Medical students often attend the neurosurgical theatre during their clinical neurosciences attachment. However, few studies have been performed to objectively assess the value of this theatre-based learning experience. The main aim of this study was to explore student perceptions on the contribution of neurosurgical theatre attendance to clinical neuroscience teaching.


Third-year medical students undergoing their 2-week clinical neurosciences rotation at the Royal Hospitals Belfast were invited to participate in this study. A multi-method strategy was employed using a survey questionnaire comprising of closed and open-ended questions followed by semi-structured interviews to gain a greater 'in-depth' analysis of the potential contribution of neurosurgical theatre attendance to neuroscience teaching.

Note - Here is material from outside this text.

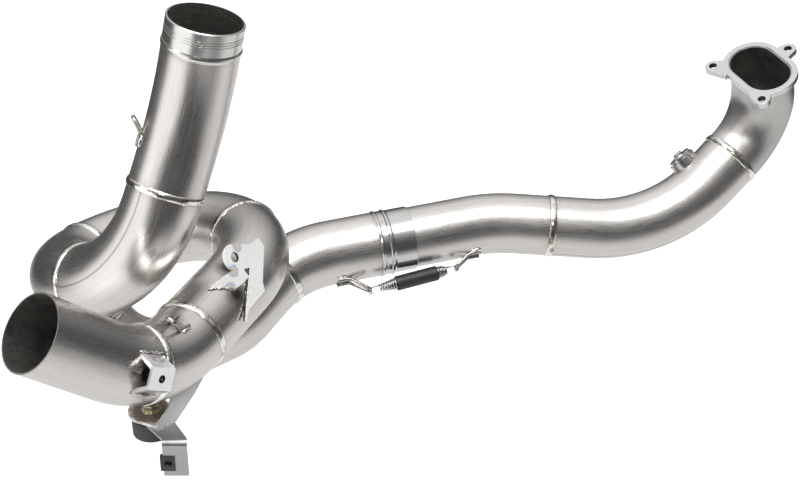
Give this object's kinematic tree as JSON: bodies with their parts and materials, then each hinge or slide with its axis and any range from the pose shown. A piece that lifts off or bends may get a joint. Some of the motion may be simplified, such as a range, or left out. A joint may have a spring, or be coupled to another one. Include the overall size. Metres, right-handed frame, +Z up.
{
  "type": "motorcycle exhaust header",
  "caption": "Two-into-one motorcycle exhaust header with a looped, mandrel-bent collector, a port flange, a sprung slip joint and welded brackets.",
  "frame": {"origin": "centre of the front port flange's bolt circle, on its gasket face", "axes": "+X towards the front of the motorcycle, +Y away from the side that shows in the picture, +Z up"},
  "size_m": [0.6565, 0.4362, 0.3333],
  "materials": {
    "titanium_tube": "brushed titanium tube with faint tan and blue heat tint beside the welds",
    "machined_flange": "fine machined face with satin lustre",
    "machined_steel": "turned stainless steel",
    "hook_wire": "bright drawn wire, browned at the weld feet",
    "spring_wire": "bright stainless spring wire",
    "silicone_sleeve": "smooth black silicone",
    "polished_bracket": "bright sheet with blue and straw heat tint at the welds",
    "gold_zinc": "yellow zinc plating",
    "rubber": "dull moulded rubber",
    "clip_sheet": "satin folded sheet",
    "black_clip": "black phosphate spring steel"
  },
  "bodies": {
    "root": {"port_flange": "machined_flange", "port_bend": "titanium_tube", "front_bend": "titanium_tube", "sensor_bung": "machined_steel", "sensor_plug": "machined_steel", "front_tube": "titanium_tube", "slip_socket": "titanium_tube", "cross_bend": "titanium_tube", "under_bend": "titanium_tube", "collector": "titanium_tube", "back_tube": "titanium_tube", "crown_bend": "titanium_tube", "outlet_elbow": "titanium_tube", "outlet_bend": "titanium_tube", "inlet_collar": "machined_flange", "inlet_tube": "titanium_tube", "rear_bend": "titanium_tube", "inlet_hook": "hook_wire", "elbow_hook": "hook_wire", "slip_hook_front": "hook_wire", "slip_hook_rear": "hook_wire", "joint_spring": "spring_wire", "spring_sleeve": "silicone_sleeve", "gusset_bracket": "polished_bracket", "nut_bracket": "polished_bracket", "weld_nut": "machined_steel", "hanger_strap": "polished_bracket", "mount_stud": "machined_steel", "mount_washer": "gold_zinc", "mount_nut": "gold_zinc", "rubber_mount": "rubber", "mount_insert": "machined_steel", "clip_bracket": "clip_sheet", "clip_nut": "black_clip"}
  },
  "joints": []
}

Based on the completed survey responses of 22 students, the overall experience of neurosurgical theatre-based learning was a positive one. 'In-depth' analysis from semi-structured interviews indicated that students felt that some aspects of their neurosurgical theatre attendance could be improved. Better preparation such as reading up on the case in hand and an introduction to simple theatre etiquette to put the student at ease (in particular, for students who had never attended theatre previously), would improve the learning experience. In addition, having an expectation of what students are expected to learn in theatre making it more learning outcomes-based would probably make it feel a more positive experience by the student.


The vast majority of students acknowledged the positive learning outcomes of neurosurgical theatre attendance and felt that it should be made a mandatory component of the curriculum.